Data excerpt
** BEGIN **
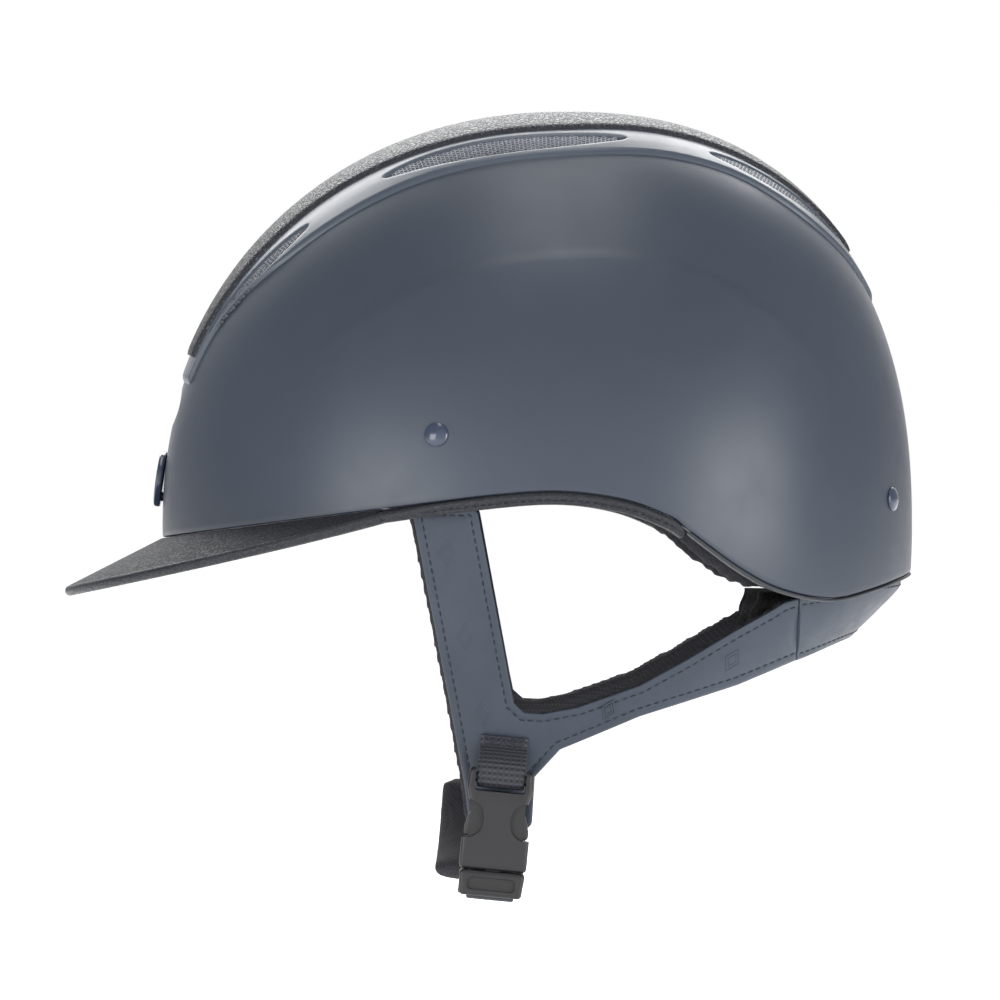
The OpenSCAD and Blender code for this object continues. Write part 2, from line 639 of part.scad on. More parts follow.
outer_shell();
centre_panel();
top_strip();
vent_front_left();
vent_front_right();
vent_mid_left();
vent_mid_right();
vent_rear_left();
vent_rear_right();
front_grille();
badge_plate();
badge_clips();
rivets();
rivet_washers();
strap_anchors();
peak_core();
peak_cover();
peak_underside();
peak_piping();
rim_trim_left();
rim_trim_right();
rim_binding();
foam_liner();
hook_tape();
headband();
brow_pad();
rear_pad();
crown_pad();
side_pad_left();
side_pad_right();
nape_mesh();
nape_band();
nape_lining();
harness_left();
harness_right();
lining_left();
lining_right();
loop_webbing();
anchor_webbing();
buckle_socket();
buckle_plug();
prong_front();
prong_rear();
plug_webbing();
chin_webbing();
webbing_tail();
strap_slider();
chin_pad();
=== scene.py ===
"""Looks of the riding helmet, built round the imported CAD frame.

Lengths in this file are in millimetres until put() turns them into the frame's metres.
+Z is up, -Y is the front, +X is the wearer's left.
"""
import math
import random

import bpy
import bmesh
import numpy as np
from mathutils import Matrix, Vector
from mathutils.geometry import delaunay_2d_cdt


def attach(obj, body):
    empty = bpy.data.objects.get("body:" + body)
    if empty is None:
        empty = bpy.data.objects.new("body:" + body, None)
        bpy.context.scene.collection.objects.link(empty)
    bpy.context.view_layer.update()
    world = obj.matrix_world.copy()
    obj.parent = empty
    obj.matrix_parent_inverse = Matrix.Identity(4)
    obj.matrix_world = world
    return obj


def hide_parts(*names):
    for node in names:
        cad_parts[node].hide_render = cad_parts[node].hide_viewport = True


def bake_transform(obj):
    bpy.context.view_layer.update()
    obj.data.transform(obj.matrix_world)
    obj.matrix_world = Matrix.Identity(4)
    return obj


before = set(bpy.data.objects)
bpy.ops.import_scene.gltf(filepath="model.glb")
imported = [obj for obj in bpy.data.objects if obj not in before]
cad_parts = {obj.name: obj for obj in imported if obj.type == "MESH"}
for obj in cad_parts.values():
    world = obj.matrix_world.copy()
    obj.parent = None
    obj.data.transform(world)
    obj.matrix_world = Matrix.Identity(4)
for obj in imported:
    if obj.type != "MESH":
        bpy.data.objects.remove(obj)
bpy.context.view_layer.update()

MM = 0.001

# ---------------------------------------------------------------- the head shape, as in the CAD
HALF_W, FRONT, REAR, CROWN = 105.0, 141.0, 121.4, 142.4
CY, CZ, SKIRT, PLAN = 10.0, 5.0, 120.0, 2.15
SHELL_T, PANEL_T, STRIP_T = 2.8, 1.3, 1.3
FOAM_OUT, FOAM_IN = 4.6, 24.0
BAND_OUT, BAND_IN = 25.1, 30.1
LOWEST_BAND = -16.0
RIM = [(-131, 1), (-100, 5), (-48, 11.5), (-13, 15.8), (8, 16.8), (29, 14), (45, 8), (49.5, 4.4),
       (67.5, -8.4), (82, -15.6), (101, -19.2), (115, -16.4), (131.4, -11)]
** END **
Stated task
Solely the line containing "rim_trim_left();", the line containing "cad_parts[node].hide_render = cad_parts[node].hide_viewport", and the lines between them are to be given again, exactly as written.

Finished answer
rim_trim_left();
rim_trim_right();
rim_binding();
foam_liner();
hook_tape();
headband();
brow_pad();
rear_pad();
crown_pad();
side_pad_left();
side_pad_right();
nape_mesh();
nape_band();
nape_lining();
harness_left();
harness_right();
lining_left();
lining_right();
loop_webbing();
anchor_webbing();
buckle_socket();
buckle_plug();
prong_front();
prong_rear();
plug_webbing();
chin_webbing();
webbing_tail();
strap_slider();
chin_pad();
=== scene.py ===
"""Looks of the riding helmet, built round the imported CAD frame.

Lengths in this file are in millimetres until put() turns them into the frame's metres.
+Z is up, -Y is the front, +X is the wearer's left.
"""
import math
import random

import bpy
import bmesh
import numpy as np
from mathutils import Matrix, Vector
from mathutils.geometry import delaunay_2d_cdt


def attach(obj, body):
    empty = bpy.data.objects.get("body:" + body)
    if empty is None:
        empty = bpy.data.objects.new("body:" + body, None)
        bpy.context.scene.collection.objects.link(empty)
    bpy.context.view_layer.update()
    world = obj.matrix_world.copy()
    obj.parent = empty
    obj.matrix_parent_inverse = Matrix.Identity(4)
    obj.matrix_world = world
    return obj


def hide_parts(*names):
    for node in names:
        cad_parts[node].hide_render = cad_parts[node].hide_viewport = True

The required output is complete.